(begin)

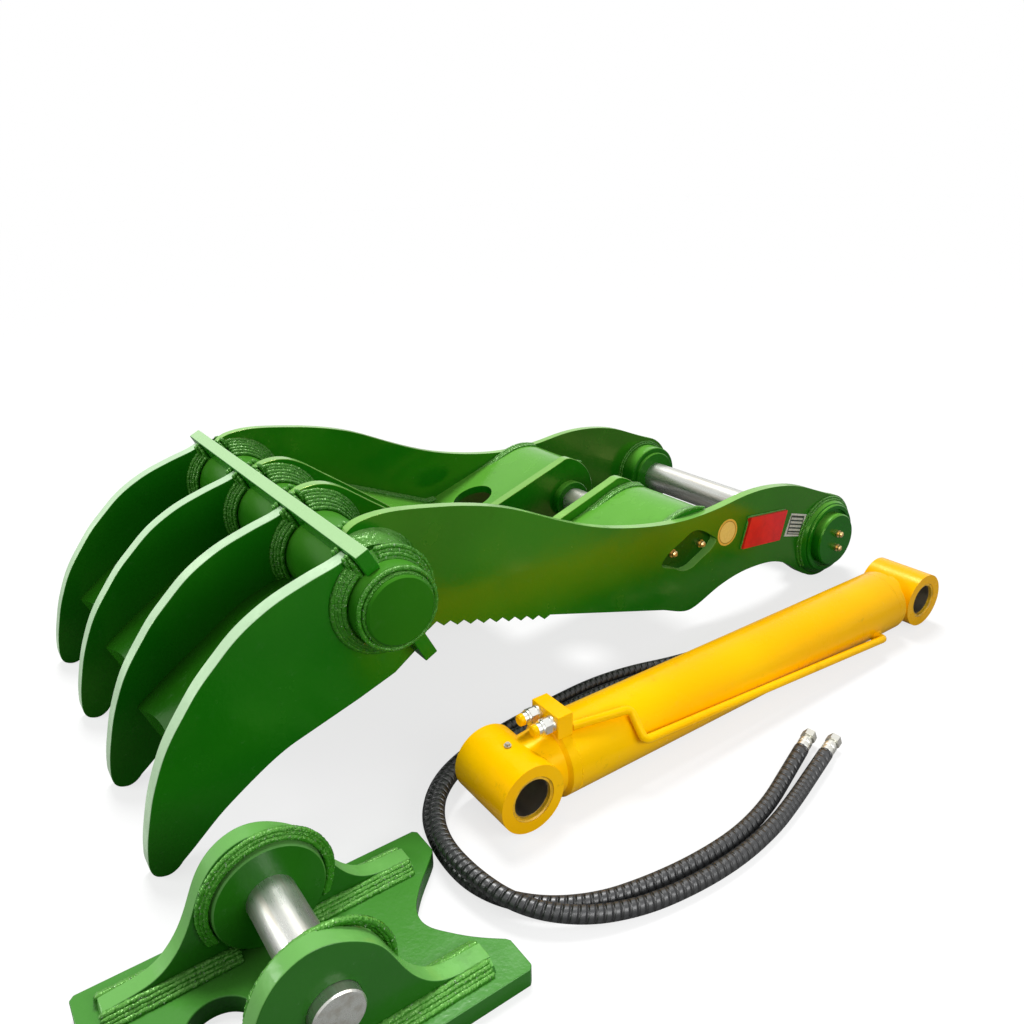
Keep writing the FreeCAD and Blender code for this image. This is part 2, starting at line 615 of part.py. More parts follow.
def fitting(label, at, away):
    """A crimped ferrule and a swivel nut at a hose's end, pointing along away."""
    flat = (away[0], away[1], 0)
    size = math.hypot(away[0], away[1])
    unit = (away[0] / size, away[1] / size)
    length = dim("ferrule_len")
    r = dim("ferrule_r")
    ferrule = turned(label + "_ferrule", [(0.3, 0), (0.3, r - 1), (1.5, r), (9, r), (10, r - 1.2), (16, r - 1.2),
                                          (17, r), (length - 9, r), (length - 8, 8), (length, 8),
                                          (length, 0)], flat, at[0], at[1], at[2])
    nut = primitive("Prism", label + "_nut", {"Polygon": 6, "Circumradius": "nut_af / 1.732",
                                              "Height": "nut_len"},
                    FreeCAD.Rotation(V(0, 0, 1), V(*flat)))
    place(nut, at[0] + unit[0] * (length + 0.3), at[1] + unit[1] * (length + 0.3), at[2])
    return [ferrule, nut]


for name, route in (("outer", OUTER_ROUTE), ("inner", INNER_ROUTE)):
    solid, radii, length = tube_along(route, dim("hose_r"))
    hose = doc.addObject("Part::Feature", "hose_" + name)
    hose.Shape = solid
    node("hose_" + name, hose)
    print("hose", name, "length", round(length), "radii", [round(r) for r in radii])
    ends = []
    for number, (tip, before) in enumerate(((route[0], route[1]), (route[-1], route[-2]))):
        away = (tip[0] - before[0], tip[1] - before[1])
        ends += fitting("fitting_%s_%d" % (name, number), tip, away)
    group("hose_%s_fittings" % name, ends)

# Weld-on bracket.
base_half = 151
base_left = -541
base_right = -59
far_side = [(base_left + 6, base_half), (base_right - 6, base_half), (base_right, base_half - 6),
            (base_right, 100), (base_right - 4, 94)]
notch = [(base_right - 4, 94), (-92, 66), (-120, 36), (-134, 12), (-135, -12), (-121, -36), (-95, -66),
         (base_right - 4, -94)]
near_side = [(base_right - 4, -94), (base_right, -100), (base_right, -base_half + 6),
             (base_right - 6, -base_half), (base_left + 6, -base_half), (base_left, -base_half + 6),
             (base_left, -94)]
left_notch = [(base_left, -94), (-506, -66), (-480, -36), (-467, 0), (-480, 36), (-506, 66),
              (base_left, 94)]


def run_list(points):
    return [[points[i], points[i + 1]] for i in range(len(points) - 1)]


base = new_body("bracket_base")
pad(base, "XY_Plane", outline(run_list(far_side) + [notch] + run_list(near_side) + [left_notch]
                              + [[(base_left, 94), (base_left, base_half - 6)],
                                 [(base_left, base_half - 6), far_side[0]]]), "base_t")
pocket(base, "XY_Plane", [circle(-402, 0, 42)])
place(base, 0, "bracket_y", 0)
node("bracket_base", base)

ear_line = [(-512, 42), (-497, 43), (-475, 45), (-450, 51), (-427, 68), (-411, 89), (-396, 119),
            (-380, 154), (-360, 179), (-340, 191), (-318, 195.5), (-297, 192), (-270, 178), (-243, 154),
            (-224, 119), (-208, 88), (-192, 67), (-169, 50), (-145, 44), (-120, 43), (-101, 42)]
ear_shapes = outline([ear_line, [(-101, 42), (-99, dim("base_t"))], [(-99, dim("base_t")),
                                                                     (-514, dim("base_t"))]])
ear_hole = circle(dim("bracket_x"), dim("bracket_pin_z"), dim("bracket_pin_r") + dim("run_gap"))
for name, sign in SIDES:
    far_face = "bracket_y + ear_outer" if sign > 0 else "bracket_y + ear_t - ear_outer"
    node("bracket_ear_" + name, plate("bracket_ear_" + name, ear_shapes, "ear_t", far_face, [ear_hole]))
ear_inner = dim("ear_outer") - dim("ear_t")
ear_bore = dim("bracket_pin_r") + dim("run_gap")
ear_bosses = [turned("ear_boss_%d" % (sign + 1),
                     [(ear_inner - 15, ear_bore), (ear_inner - 15, 72), (ear_inner - 13, 74),
                      (ear_inner - 6, 74), (ear_inner - 3, 75.5), (ear_inner, 75.5),
                      (ear_inner, ear_bore)], (0, sign, 0), "bracket_x", "bracket_y", "bracket_pin_z")
              for name, sign in SIDES]
group("bracket_bosses", ear_bosses)
pin("bracket_pin", dim("bracket_pin_half"), dim("bracket_pin_r"), "bracket_x", "bracket_y",
    "bracket_pin_z")

beads = []
outer_face = dim("ear_outer")
bead_spans = [(outer_face, 1, -512, 410), (-outer_face, -1, -512, 410)]
for side in (1, -1):
    bead_spans += [(side * ear_inner, -side, -512, 164), (side * ear_inner, -side, -258, 156)]
for number, (face, sign, bead_from, bead_length) in enumerate(bead_spans):
    bead = new_body("bead_%d" % number)
    pad(bead, "YZ_Plane", polygon([(0, 0), (sign * 14, 0), (sign * 9, 8), (0, 13)]), bead_length)
    place(bead, bead_from, "bracket_y + %g" % face, "base_t")
    beads.append(bead)
group("bracket_welds", beads)

# Check every shape and write it.
doc.recompute()
faults = []
for obj in doc.Objects:
    if "Invalid" in obj.State or "Error" in obj.State:
        faults.append((obj.Label, obj.State))
total = 0
for label, obj in nodes.items():
    shape = obj.Shape
    if shape.isNull() or not shape.isValid() or not shape.Solids:
        faults.append((label, "shape"))
        continue
    total += 1
    shape.exportStep("parts/%s.step" % label)
    box = shape.BoundBox
    print("%-22s solids %d  X %.0f..%.0f  Y %.0f..%.0f  Z %.1f..%.1f" % (
        label, len(shape.Solids), box.XMin, box.XMax, box.YMin, box.YMax, box.ZMin, box.ZMax))
print("nodes", total, "faults", faults)
assert not faults
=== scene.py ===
# %% [markdown]
# # A hydraulic thumb kit for an excavator
# The frame holds the solids of every part. This lesson gives them their paint, metal and rubber,
# softens their edges, lays the weld beads over the seams and sets up the view. Lengths are in
# metres.

import json
import math

import bpy
from mathutils import Matrix, Vector

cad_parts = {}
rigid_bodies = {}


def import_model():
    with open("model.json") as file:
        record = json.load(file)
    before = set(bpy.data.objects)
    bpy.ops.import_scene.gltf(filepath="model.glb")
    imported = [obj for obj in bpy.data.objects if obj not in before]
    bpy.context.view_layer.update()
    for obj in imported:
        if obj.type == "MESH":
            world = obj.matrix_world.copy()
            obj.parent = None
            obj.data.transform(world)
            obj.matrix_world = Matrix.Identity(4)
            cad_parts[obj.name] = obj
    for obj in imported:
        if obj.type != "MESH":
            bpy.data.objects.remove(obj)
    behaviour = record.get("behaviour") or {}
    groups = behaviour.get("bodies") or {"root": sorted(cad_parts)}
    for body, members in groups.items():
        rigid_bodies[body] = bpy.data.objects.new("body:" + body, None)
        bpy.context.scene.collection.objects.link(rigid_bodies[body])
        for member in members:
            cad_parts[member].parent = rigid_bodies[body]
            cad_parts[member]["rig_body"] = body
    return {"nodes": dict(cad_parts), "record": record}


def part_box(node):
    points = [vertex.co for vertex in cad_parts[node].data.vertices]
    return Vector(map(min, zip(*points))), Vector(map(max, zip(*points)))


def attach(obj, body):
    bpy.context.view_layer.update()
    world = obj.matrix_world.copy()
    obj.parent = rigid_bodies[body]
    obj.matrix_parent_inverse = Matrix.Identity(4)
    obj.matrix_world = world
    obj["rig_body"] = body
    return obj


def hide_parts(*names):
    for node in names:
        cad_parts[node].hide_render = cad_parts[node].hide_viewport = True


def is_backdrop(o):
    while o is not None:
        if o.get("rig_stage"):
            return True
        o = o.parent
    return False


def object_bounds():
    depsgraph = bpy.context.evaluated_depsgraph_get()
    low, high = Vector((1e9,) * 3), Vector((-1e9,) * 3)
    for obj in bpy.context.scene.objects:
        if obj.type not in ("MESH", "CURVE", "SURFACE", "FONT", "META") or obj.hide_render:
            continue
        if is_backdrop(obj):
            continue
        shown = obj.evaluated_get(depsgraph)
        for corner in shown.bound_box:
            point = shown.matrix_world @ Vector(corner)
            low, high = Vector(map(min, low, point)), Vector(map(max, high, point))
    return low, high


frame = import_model()
bounds_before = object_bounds()
nodes = frame["nodes"]
print("the frame has", len(nodes), "pieces")

# %% [markdown]
# ## Shader maths as plain sums
# A paint's wear is easier to read as a sum of masks than as a web of wires. A small class wraps a
# socket, so that `mask * 0.3 + 0.1` adds its own Math nodes. Every other node comes from one method.


# %% A socket that can be added and multiplied
class Value:
    """An output socket whose sums, differences and products add Math nodes to its finish."""

    def __init__(self, finish, socket):
        self.finish = finish
        self.socket = socket

    def sum_with(self, other, operation, flipped=False):
        pair = (other, self) if flipped else (self, other)
        return self.finish.node("ShaderNodeMath", {"operation": operation}, {0: pair[0], 1: pair[1]})

    def __add__(self, other):
        return self.sum_with(other, "ADD")

    def __radd__(self, other):
        return self.sum_with(other, "ADD", True)

    def __sub__(self, other):
        return self.sum_with(other, "SUBTRACT")

    def __rsub__(self, other):
        return self.sum_with(other, "SUBTRACT", True)

    def __mul__(self, other):
        return self.sum_with(other, "MULTIPLY")

    def __rmul__(self, other):
        return self.sum_with(other, "MULTIPLY", True)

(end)

_Objective_.
Show, from the listing above, each line that contains the word "high".

_In response_.
    low, high = Vector((1e9,) * 3), Vector((-1e9,) * 3)
            low, high = Vector(map(min, low, point)), Vector(map(max, high, point))
    return low, high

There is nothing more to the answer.